Giovanni Pascoli

Myricae di Pascoli

Myricae è la prima raccolta poetica di Pascoli: la prima edizione è datata 1891. Le edizioni successive sono del 1892, 1894, 1897 e 1900. Ci sono IX° edizioni totali, che comprendono 156 componimenti.

Pascoli interviene sulla raccolta più volte e aggiunge vari testi: la raccolta, come gran parte delle sue opere, cresce su se stessa. È come se Pascoli lavorasse sempre sullo stesso nucleo, seguendo una spirale, viene trattato sempre lo stesso tema, ma in maniera approfondita e aggiornata.

Myricae è un termine latino che indica le tamerici, degli arbusti bassi. Il titolo della raccolta è ripreso da un passo di Virgilio presente nella IV ecloga delle Bucoliche che recita Non omnes arbusta iuvant humilesque Myricae, cioè Non a tutti piacciono gli arbusti e le umili tamerici.

Pascoli riprende questi versi e li mette nel frontespizio della prima edizione, ma toglie le parole non omnes, mutandone il significato. Pascoli, con la sua poesia, vuole rappresentare oggetti umili, modesti come le piante di tamerici.

La poesia di Myricae viene considerata agreste a causa dello sfondo campagnolo e delle descrizioni delle attività lavorative, delle stagioni e del loro avvicendarsi, i ritmi del lavoro e gli animali. Poco presenti sono gli uomini e se vengono citati sono solo figure di sfondo. Oltre alla campagna vengono toccati temi legati alla morte, alle persone scomparse, alla memoria. Quella di Myricae è una poesia di dolore e lutto.

La natura è concepita diversamente da Leopardi, poiché Pascoli ne ha una visione positiva. Egli sceglierà di andare a vivere in campagna, in mezzo alla natura, dove è possibile una vita secondo ritmi e tempi che sono più vicini alla sensibilità dell’uomo e dove può sentirsi più protetto; a differenza della città dove l’uomo non è protetto, si spersonalizza, passa da individuo a massa, cambia, perde la serenità.  La natura è idealizzata: in realtà la vita dei contadini è dura, faticosa, il lavoro massacrante, non sempre coronato da soddisfazione.

La realtà è fantastica e non realistica e violenta come quella rappresentata da Verga nella Vita nei campi e nelle Novelle rusticane.

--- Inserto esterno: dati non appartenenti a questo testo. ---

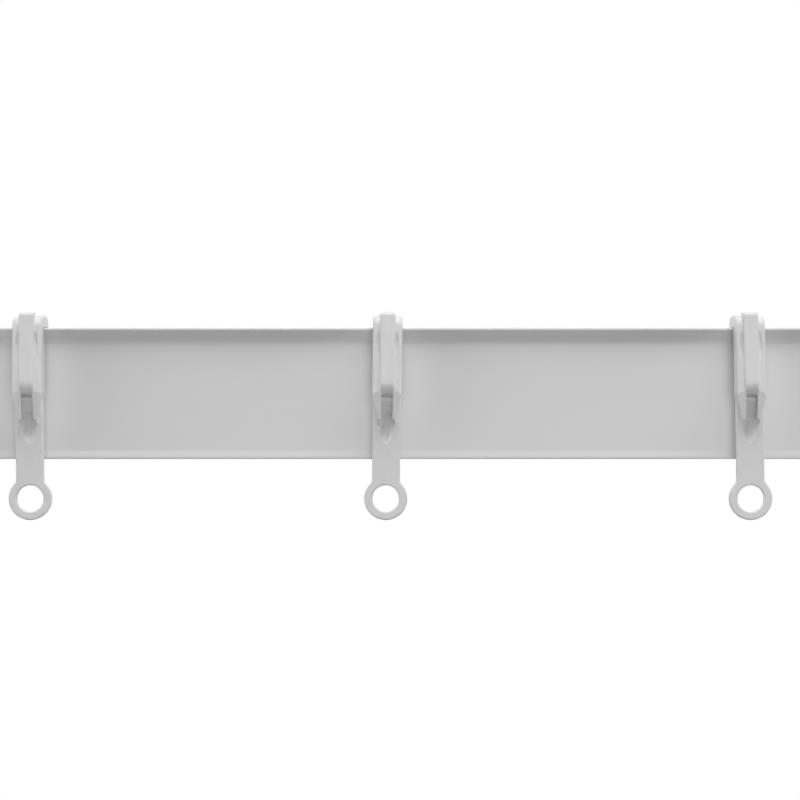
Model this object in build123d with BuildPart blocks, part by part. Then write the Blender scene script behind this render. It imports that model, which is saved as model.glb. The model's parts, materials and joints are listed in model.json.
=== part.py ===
"""Wall-fixed curtain rail: a flat fascia, gliders that hook over its top, end stops, turn-lock brackets.

Frame: X runs along the rail, the fascia faces -Y, Z is up.  The origin is on the wall plane, behind
the middle of the rail, level with the middle of the fascia.  All sizes are in millimetres.
"""
import os
from math import atan, degrees

from build123d import *

# ---------------------------------------------------------------- rail
RAIL_LENGTH = 600.0          # sawn length of the extrusion
WALL_TO_FACE = 38.0          # wall plane to the flat front of the fascia
FASCIA_HEIGHT = 25.0         # overall height of the fascia
WALL = 1.5                   # thickness of the fascia
LIP_OUT = 1.7                # how far the top lip stands in front of the fascia
LIP_DROP = 2.7               # height of the lip, its sloping underside included
LIP_NOSE = 0.45              # height of the lip's upright nose above the slope
LIP_ROOT_R = 1.5             # fillet where the slope runs into the fascia
FOOT_OUT = 0.25              # slight forward flare along the bottom edge
FOOT_RISE = 1.6              # height of that flare
BEAD_BACK = 1.2              # bead behind the top edge, which holds the gliders on: reach
BEAD_HIGH = 1.0              # the same bead: height at its tip
HEM_BACK = 0.9               # stiffening hem behind the bottom edge
CHANNEL_SHARE = 0.44         # clear height inside the rear channel, as a share of the fascia's
CHANNEL_LIP = 1.6            # how far each lip closes the channel's mouth
CHANNEL_DEEP = 3.2           # clear depth of the channel in front of the lips
FLANGE = 1.2                 # thickness of the channel's flanges and lips
EDGE_R = 0.25                # rounding of the extrusion's outer edges

# ---------------------------------------------------------------- gliders
# place of each glider as a share of the rail's half length, and its sideways lean in degrees
GLIDERS = [(-0.743, 0.4), (-0.511, -0.5), (-0.282, 0.3), (-0.049, -0.3),
           (0.182, -0.6), (0.409, 0.7), (0.637, -0.6), (0.865, 0.3)]
RUN_TOP = 0.15               # clearance over the rail's top
RUN_FRONT = 0.6              # clearance in front of the lip
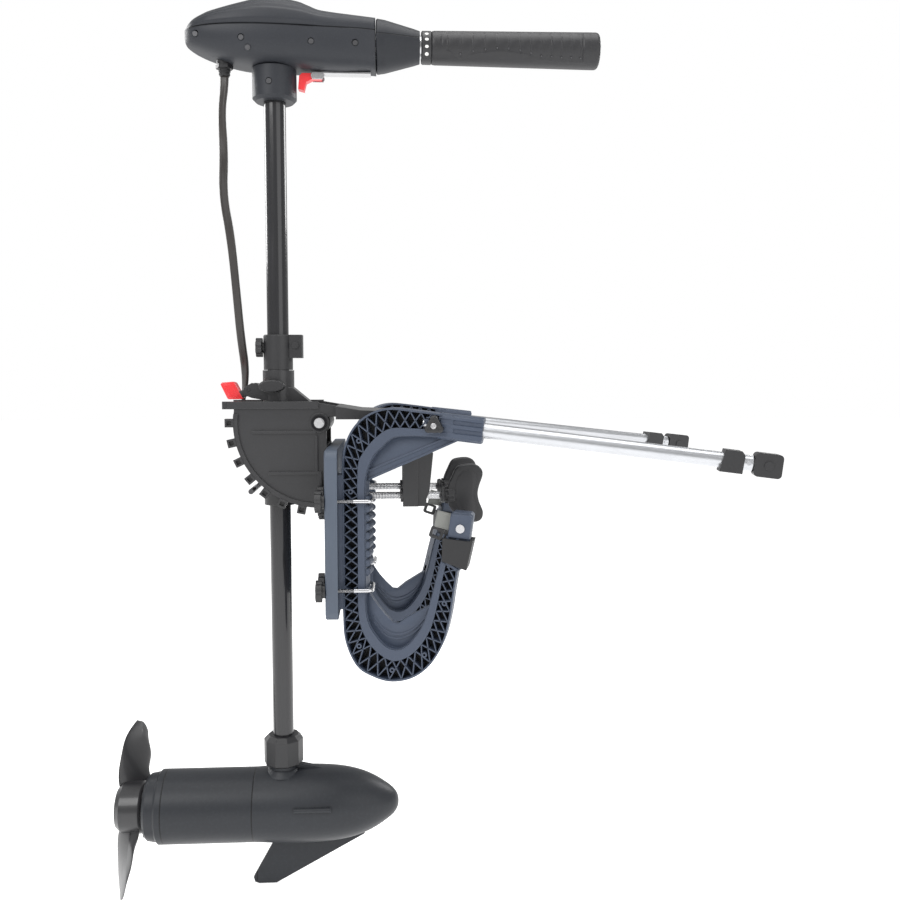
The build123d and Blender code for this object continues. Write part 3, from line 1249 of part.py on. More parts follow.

La sensibilità di Pascoli rimanda al Decadentismo: egli proietta i suoi sentimenti sulla natura, specchio di inquietudini, angosce e ricordi.

Pascoli ripropone le forme metriche della tradizione italiana, ma le scardina dall’interno: la raccolta Myricae è caratterizzata da componimenti brevi, privi di nessi logici, ricchi di interpunzioni, incisi ed enjambements. È una poesia in cui prevale la coordinazione sulla subordinazione, dipende anche dal fatto che se la realtà ha dei nessi che non possono essere colti, questo si deve notare a livello sintattico.

Inoltre, si dice che Pascoli abbia un raccordo eretico con la tradizione italiana che è sia di accordo, come per l’uso del sonetto, che di rottura, come l’utilizzo nuovo della punteggiatura.

Per quanto riguarda il linguaggio di Pascoli, Contini lo ha suddiviso su tre livelli:

  • Grammaticale: la lingua utilizzata è quella codificata dalla grammatica.
  • Agrammaticale: uso di parole che non appartengono all’uso comune come le onomatopee.
  • Postgrammaticale: uso di un linguaggio specifico e settoriale.